Slone’s criticism can be applied to the larger writing world, in that the day we start having expectations about what a writer should or should not look like is the day we are deaf to innovative voices simply because they do not fit our idea of what a writer needs to be. What should a writer look like? What should an artist look like? I know plenty of people who belong to both categories, and there is no one visual trend I could describe for you. Every race makes art, as well as every permutation of gender, every political background, and every level of intelligence. They all wear different clothes, listen to different music, have diverse vocabularies of both words and experiences. There is no one-size-fits-all image of an artist we can use to recognize the creative class on the street. It is not unreasonable to have expectations, but you need to be willing to question why those expectations exist. Does stature or speech pattern tell us much about the capabilities of somebody’s mind? Not even close.
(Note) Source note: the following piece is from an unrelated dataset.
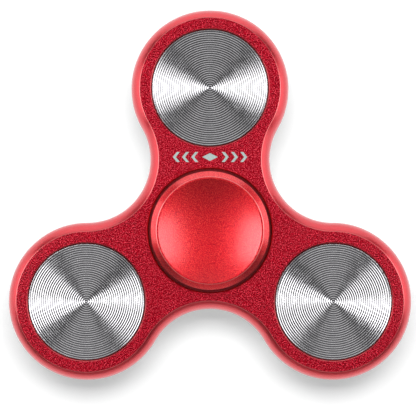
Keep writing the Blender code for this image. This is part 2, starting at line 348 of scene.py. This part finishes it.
def mark_outlines():
    """The etched mark's closed outlines: a lozenge, and chevrons on both sides that point away from it."""
    long, short = MARK_LOZENGE
    shapes = [[(-long, 0), (0, short), (long, 0), (0, -short)]]
    for facing in (-1, 1):
        for index in range(MARK_CHEVRONS):
            shapes.append(chevron(facing * (MARK_START + MARK_PITCH * index), facing))
    return shapes


def add_edge(shape, pitch_radius, first_angle, top):
    """The plate's rounded outer edge, with its crease. Returns its uppermost and lowest loop of vertices."""
    corners = [
        (FLAT_INSET + GUIDE_LENGTH, top, 0),
        (FLAT_INSET, top, CREASE_ROUND),
        (0, top - CREASE_DROP, SIDE_ROUND),
    ]
    levels = []
    for inset, height in rounded(corners + mirrored(corners))[1:-1]:
        outline = body_outline(inset, height, pitch_radius, first_angle)
        levels.append([shape.verts.new(point * MM) for point in outline])
    for upper, lower in zip(levels, levels[1:]):
        join_rings(shape, upper, lower)
    return levels[0], levels[-1]


def add_holes(shape, pitch_radius, first_angle, top):
    """The well and the pockets, each narrower at half height. Returns their front loops and rear loops."""
    well = [
        (WELL_RADIUS + WELL_CHAMFER, top, 0),
        (WELL_RADIUS, top - WELL_CHAMFER, HOLE_ROUND),
        (WELL_RADIUS, BEARING_HALF_WIDTH, 0),
        (BEARING_SEAT_RADIUS, BEARING_HALF_WIDTH, 0),
    ]
    pocket = [
        (POCKET_RADIUS + POCKET_CHAMFER, top, 0),
        (POCKET_RADIUS, top - POCKET_CHAMFER, HOLE_ROUND),
        (POCKET_RADIUS, WEB_HALF_HEIGHT, 0),
        (WEB_HOLE_RADIUS, WEB_HALF_HEIGHT, 0),
    ]
    holes = [(Vector((0, 0, 0)), well)]
    for lobe in range(LOBES):
        holes.append((polar(pitch_radius, first_angle + LOBE_TURN * lobe), pocket))
    front_loops, rear_loops = [], []
    for centre, wall in holes:
        profile = rounded(wall + mirrored(wall))
        rings = [add_ring(shape, radius, height, HOLE_STEPS, centre) for radius, height in profile]
        for first, second in zip(rings, rings[1:]):
            join_rings(shape, first, second)
        front_loops.append(rings[0])
        rear_loops.append(rings[-1])
    return front_loops, rear_loops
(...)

David Foster Wallace came to me in a dream for a posthumous book release and I knew it was him because of his words on the page, their cadences, the thematic concerns. When a writer has found his voice, that is how he can be recognized. Not by height or weight or style of dress, but by the words he makes. That is how we know writers. Because they put words in rows on a page. That is the face of a writer that should be the one most important to their audience: the face that changes and becomes more whole with every chapter.